While the on-ice action remains compelling here given its unique point of view, hopefully Sunday's first episode was all setting the table for more in the next three episodes, as there wasn't a lot of depth to the portraits of the players and coaches involved.
It's barely touched on, for example, that the Leafs are in a deep slump in these games and that that's why the loss to the Los Angeles Kings – despite playing so well – is crushing.
It's also too micro-focused on routine events like Lupul missing two weeks, and we get an anything-but-candid outing with some of the younger Wings that is hard to watch.

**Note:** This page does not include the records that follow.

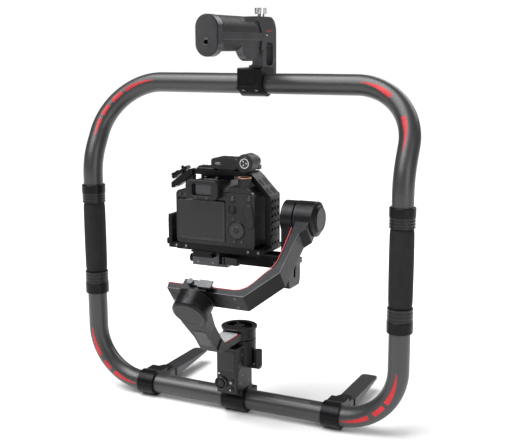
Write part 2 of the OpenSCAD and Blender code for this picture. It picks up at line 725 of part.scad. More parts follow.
// Cage: floor plate, right post with rows of tapped holes, left lug, sloping shoulder and top rail
module cage_frame() color([0.14, 0.14, 0.15]) difference() {
  union() {
    along_y(-42, 26) polygon([[cage_x[0], 256], [cage_x[0] + 8, 252], [57, 252], [cage_x[1] + 3, 256],
      [cage_x[1] + 3, camera_z - 0.1], [cage_x[0], camera_z - 0.1]]);
    along_y(-20, 12) polygon([[56, 255], [65, 255], [65, 334], [40, 360], [33, 366], [24, 366], [24, 359],
      [29, 359], [56, 334]]);
    box([-62, 30], [-16, 8], [359, 366]);
    box([-50, 4], [-12, 4], [353.1, 360]);
    along_y(-20, -2) polygon([[-60, 359], [-60, 366], [-66, 366], [-96, 345], [-96, 337], [-92, 337]]);
    box([-91, -84], [-38, -12], [252, 301]);
    box([-91, -78], [-38, -12], [252, 256]);
  }
  for (y = [-14, -4, 6]) hole_row([50, 70], y, 266, 326, 7);
  for (i = [0 : 6]) translate([-52 + 12 * i, -4, 0]) rod_z(350, 370, 2.6);
}
module camera_body() color([0.12, 0.12, 0.13]) {
  difference() {
    union() {
      along_y(-40, 24) translate([-13, camera_z + 39]) round2d(126, 78, 7);
      // hand grip
      along_z(camera_z + 1, 330) translate([33, 30]) round2d(34, 46, 12);
      // viewfinder hump
      along_y(-40, 24) polygon([[-60, 335], [-50, 353], [-8, 353], [4, 335]]);
    }
    // screen recess and the lens mount's throat
    box([-73, 4], [-41, -36.4], [267, 327.5]);
    translate([lens_x, 0, axes_z]) rod_y(10, 30, 27);
  }
  translate([lens_x, 0, axes_z]) along_y(24, 28) ring2d(33, 27);
  // raised deck under the mode dial, and the dial
  along_y(-38.6, 20) polygon([[6, 337], [9, 347], [38, 347], [46, 337]]);
  translate([30, -29.5, 346]) rod_z(0, 14.5, 9);
}
module camera_screen() color([0.1, 0.1, 0.11]) {
  along_y(-40.8, -36.6) translate([-34.5, 296]) round2d(76, 57, 2);
  translate([0, -39, 325]) rod_x(-60, -9, 1.4);
}
module camera_eyecup() color([0.08, 0.08, 0.09]) difference() {
  along_y(-52, -40) translate([-28, 341.5]) round2d(46, 24, 7);
  along_y(-53, -44) translate([-28, 341.5]) round2d(32, 14, 3);
}
// Barrel: a stepped lathe along +Y
module lens_barrel() color([0.13, 0.13, 0.14]) translate([lens_x, 28, axes_z]) rotate([-90, 0, 0])
  lathe([[20, 0], [32, 0], [34, 3], [34, 18], [33, 19], [33, 50], [34, 51], [34, 66], [36, 70], [36, 78],
    [33, 78], [28, 66], [20, 60]]);
module focus_ring() color([0.2, 0.2, 0.21]) translate([lens_x, 48, axes_z]) rotate([-90, 0, 0])
  difference() {
    knurled(36.5, 28, 48, 0.9);
    rod_z(-1, 30, 33 + e);
  }
module focus_motor() color([0.18, 0.18, 0.19]) {
  along_y(-16, 16) translate([-10, 376]) round2d(42, 15, 4);
  box([-22, 4], [-12, 4], [366, 370]);
  box([8, 36], [3, 12], [368, 374]);
  translate([26, 0, 379]) rod_y(0, 12, 9);
  translate([26, 0, 379]) rod_y(-18, 0.5, 3 - e);
}
module focus_gear() color([0.3, 0.3, 0.31]) translate([26, -0.5, 379]) rotate([90, 0, 0]) difference() {
  knurled(13, 22, 40, 0.7);
  rod_z(-1, 17.5, 3);
  rod_z(19, 24, 6);
}

lower_tube();
upper_tube();
grip_tubes();
foam_grip_left();
foam_grip_right();
grip_end_rings();
coupling_collars();
clamp_lower_halves();
center_clamp_upper();
foot_clamp_uppers();
top_clamp_upper();
clamp_screws();
pivot_pins();
foot_left();
foot_right();
handle_bracket();
handle_core();
handle_pads();
handle_end_cap();
thumb_screw();
base_shell_rear();
base_shell_front();
base_screen();
control_board();
joystick();
mode_button();
record_button();
trigger();
side_dial();
pan_motor_housing();
pan_motor_core();
pan_rotor();
pan_arm();
pan_arm_plate();
roll_motor_housing();
roll_motor_cap();
roll_motor_core();
roll_rotor();
roll_saddle();
roll_lock();
roll_arm();
tilt_motor_housing();
tilt_motor_cap();
tilt_motor_core();
tilt_rotor();
tilt_arm();
camera_arm();
arm_lock();
qr_base();
qr_lever();
qr_knob();
camera_plate();
cage_frame();
camera_body();
camera_screen();
camera_eyecup();
lens_barrel();
focus_ring();
focus_motor();
focus_gear();
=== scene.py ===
"""Looks of the ring-grip gimbal stabilizer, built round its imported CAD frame. Lengths are in millimetres until
a mesh is made; +X right, +Y forward, +Z up."""
import json
import math
import random

import bpy
from mathutils import Matrix, Vector


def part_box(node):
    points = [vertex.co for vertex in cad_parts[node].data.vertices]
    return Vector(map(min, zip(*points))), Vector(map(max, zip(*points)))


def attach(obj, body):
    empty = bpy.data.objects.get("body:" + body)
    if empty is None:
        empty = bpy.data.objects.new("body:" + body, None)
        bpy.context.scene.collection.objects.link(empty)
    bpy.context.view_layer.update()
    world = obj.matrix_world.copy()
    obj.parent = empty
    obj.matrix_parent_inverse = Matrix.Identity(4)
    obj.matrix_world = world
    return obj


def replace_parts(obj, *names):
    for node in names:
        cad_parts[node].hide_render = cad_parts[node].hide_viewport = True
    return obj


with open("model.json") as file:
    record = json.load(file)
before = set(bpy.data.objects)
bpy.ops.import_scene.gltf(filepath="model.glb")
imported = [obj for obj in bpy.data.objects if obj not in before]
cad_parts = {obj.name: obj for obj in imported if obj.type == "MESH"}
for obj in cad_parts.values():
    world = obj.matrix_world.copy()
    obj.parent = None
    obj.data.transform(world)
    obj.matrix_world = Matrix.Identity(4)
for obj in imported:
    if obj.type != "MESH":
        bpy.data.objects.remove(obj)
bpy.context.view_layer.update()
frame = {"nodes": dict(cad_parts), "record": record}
NODES = frame["nodes"]
MM = 0.001
random.seed(7)


def span(node):
    """Lowest and highest corner of a CAD node in millimetres."""
    lo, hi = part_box(node)
    return lo / MM, hi / MM


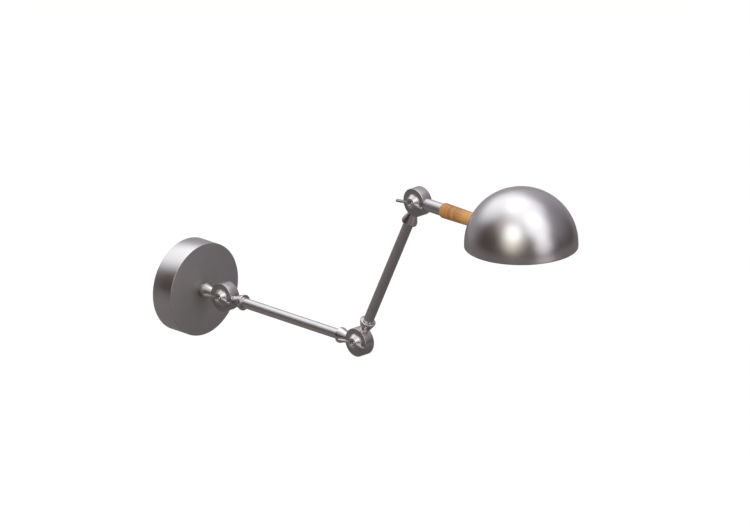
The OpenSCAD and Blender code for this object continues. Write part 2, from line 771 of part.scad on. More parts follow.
along(knuckle_3, shade_arm_angle) shade_knuckle();
to_nut_side(knuckle_3) face_washer();  // knuckle_3_face_washer
along(knuckle_3, shade_arm_angle) shade_rod();
along(knuckle_3, shade_arm_angle) handle_nipple();
along(knuckle_3, shade_arm_angle) wood_handle();
along(knuckle_3, shade_arm_angle) shade_wires();
along(knuckle_3, shade_arm_angle) shade();
along(knuckle_3, shade_arm_angle) saddle_washer();
along(knuckle_3, shade_arm_angle) shade_nut();
along(knuckle_3, shade_arm_angle) holder_cap();
along(knuckle_3, shade_arm_angle) holder_body();
along(knuckle_3, shade_arm_angle) holder_screw_shell();
along(knuckle_3, shade_arm_angle) holder_contact();
along(knuckle_3, shade_arm_angle) lamp_cap();
along(knuckle_3, shade_arm_angle) lamp_glass();

to_nut_side(knuckle_1) wing_nut();  // wing_nut_1
to_nut_side(knuckle_2) wing_nut();  // wing_nut_2
to_nut_side(knuckle_3) wing_nut();  // wing_nut_3
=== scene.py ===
import json
import math
import bpy
from mathutils import Matrix, Vector


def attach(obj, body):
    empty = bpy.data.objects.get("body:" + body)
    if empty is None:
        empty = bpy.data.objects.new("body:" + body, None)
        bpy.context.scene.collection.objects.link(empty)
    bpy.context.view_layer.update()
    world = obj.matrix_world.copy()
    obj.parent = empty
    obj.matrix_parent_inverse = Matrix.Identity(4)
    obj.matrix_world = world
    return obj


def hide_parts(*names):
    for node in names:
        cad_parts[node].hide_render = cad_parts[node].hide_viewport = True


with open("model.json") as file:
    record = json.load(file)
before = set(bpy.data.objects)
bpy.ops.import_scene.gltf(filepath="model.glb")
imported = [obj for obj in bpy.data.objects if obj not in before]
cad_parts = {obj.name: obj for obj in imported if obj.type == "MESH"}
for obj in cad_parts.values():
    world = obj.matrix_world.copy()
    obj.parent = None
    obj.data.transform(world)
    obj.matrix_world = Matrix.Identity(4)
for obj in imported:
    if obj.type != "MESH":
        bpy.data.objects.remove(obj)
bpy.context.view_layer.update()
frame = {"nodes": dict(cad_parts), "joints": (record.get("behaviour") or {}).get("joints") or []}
bpy.ops.object.select_all(action="DESELECT")


# Camera: the photograph looks at the lamp from its front left and a little above, from so
# far off that its perspective is slight. This camera has none.
view_azimuth = math.radians(-44.75)
view_elevation = math.radians(19.3)
to_viewer = Vector((
    math.sin(view_azimuth) * math.cos(view_elevation),
    -math.cos(view_azimuth) * math.cos(view_elevation),
    math.sin(view_elevation),
))
view_right = Vector((math.cos(view_azimuth), math.sin(view_azimuth), 0))
view_up = to_viewer.cross(view_right)
aim = 0.2506 * view_right + 0.0266 * view_up
bpy.ops.object.camera_add(
    location=aim + 3 * to_viewer,
    rotation=to_viewer.to_track_quat("Z", "Y").to_euler(),
)
camera = bpy.context.object
camera.data.type = "ORTHO"
camera.data.ortho_scale = 0.9975
bpy.context.scene.camera = camera
bpy.context.scene.view_settings.view_transform = "Standard"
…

But the good of 24/7's first episode was what it generally does well: Getting behind the scenes and into the players' personal lives and personalities.
A few highlights:
- Phaneuf's closet. The Leafs captain has made an incredible amount of money already in his career, earning a huge contract in Calgary as a very young player, and it's obvious he likes to fork out a lot of it on his outfits. Vests, bowties, flashy suits – we see it all in the dressing room after games. But his shoe selection – shown in a long pan shot of his closet early in the episode – has to be the biggest in the league. He and Lupul, two Edmonton guys, are generally the best dressed Leafs.
- I did like seeing a little of Lupul's off-ice training and rehab, as that's something fans and media never get a look at. He's really had to rebuild his body after all of the serious injuries and take a very diligent approach to fitness, which has included a lot of hours like the ones we see with trainer Anthony Belza (a former minor league enforcer) and skating coach Barb Underhill. Leafs fans – and even sometimes Carlyle – often grumble about Lupul's injuries, but he's become one of the most meticulous players at taking care of his body and that's why he's produced so well in Toronto.
- Your mileage may vary, but to me, the Red Wings scenes in general were dull. Detroit's a fascinating team in a lot of really subtle ways when you walk into that arena and dressing room, but it may be difficult for HBO to depict that in such a short series. With Babcock, in particular, what you see is what you get – his afternoon job gets attention here, for example – and I doubt there'll be any surprises. Maybe they can draw Ken Holland into the mix? His passion for the organization is pretty compelling.
- The toaster. Carlyle has a little bit of Bruce Boudreau in him, and the then Washington Capitals coach stole the show in the first 24/7 in a way that Carlyle may still yet manage. Losing his toast in the new toaster and having Bobby, the team's 6-foot-6 equipment guy, fish it out for him was priceless. Carlyle's often a hard ass with his players and the media, but there's a lighter side I think we'll see, too.
- Phaneuf's suspension could have provided a little drama, but the cameras weren't allowed to cover his phone-in hearing with the league and he wasn't much for conversation when he found out he would sit out. "I got two games," Phaneuf says sternly after practice. "How do you think I feel? But that's the way it is." From being around the team the last several years, it's my opinion that there's more to Phaneuf than we'll get to see in this show. He's likely too guarded and conscious of his image as a tough Scott Stevens type when cameras are around for his goofy side to come out. But we'll see.
- The best dressing room material was from Carlyle. This on Kings rookie goalie Martin Jones was nice, even if we're not sure what it means: "How many rebounds are coming off this guy? Big chest, lots of rebounds, lots of junk out there. Feed the [expletive] chickens here."
- Then at the end of that game, we see him address the team and deliver exactly the right message given how well Toronto played in a loss to one of the NHL's top teams: "I know it's [expletive] tough. It sucks. But that's what sports is. We have to copy and use this as a starting point for this club."
Suggestions for future episodes:
With Detroit in the West prior to this year, I haven't spent a ton of time around the Wings the last two seasons, so I'll leave the suggestions for them out. (Other than pointing out that Datsyuk needs to be actually saying something.)
But the best personalities on this Leafs team are probably Nazem Kadri, James van Riemsdyk, Cody Franson, Mark Fraser and Lupul, so more screen time for them would help. James Reimer's background and personality is so unique that they could do something interesting with him as well.
Part of the issue for HBO will be that many Toronto players are usually very serious and straightforward people. I can't imagine, for example, that they'll get much unexpected out of Jay McClement, Jonathan Bernier, Mason Raymond, Phaneuf, David Clarkson, Nikolai Kulemin, Colton Orr and Carl Gunnarsson.
Although Phil Kessel's a wild card, I imagine we'll see his teammates give him a hard time at some point.
Other aspects about the team that could be interesting include the Kessel and Tyler Bozak BFF dynamic at home, Jake Gardiner and Morgan Rielly as two young roommates with a lot of time/money to burn in Toronto, Paul Ranger's struggles to adapt to coming back to the NHL after four years away, and what it's like to be someone like Jerry D'Amigo getting promoted from the Marlies to the Leafs.
I also believe that some of the young, single players live at the Ritz Carlton downtown, which might be an interesting lifestyle to look at.
And, of course, more of Carlyle would be good.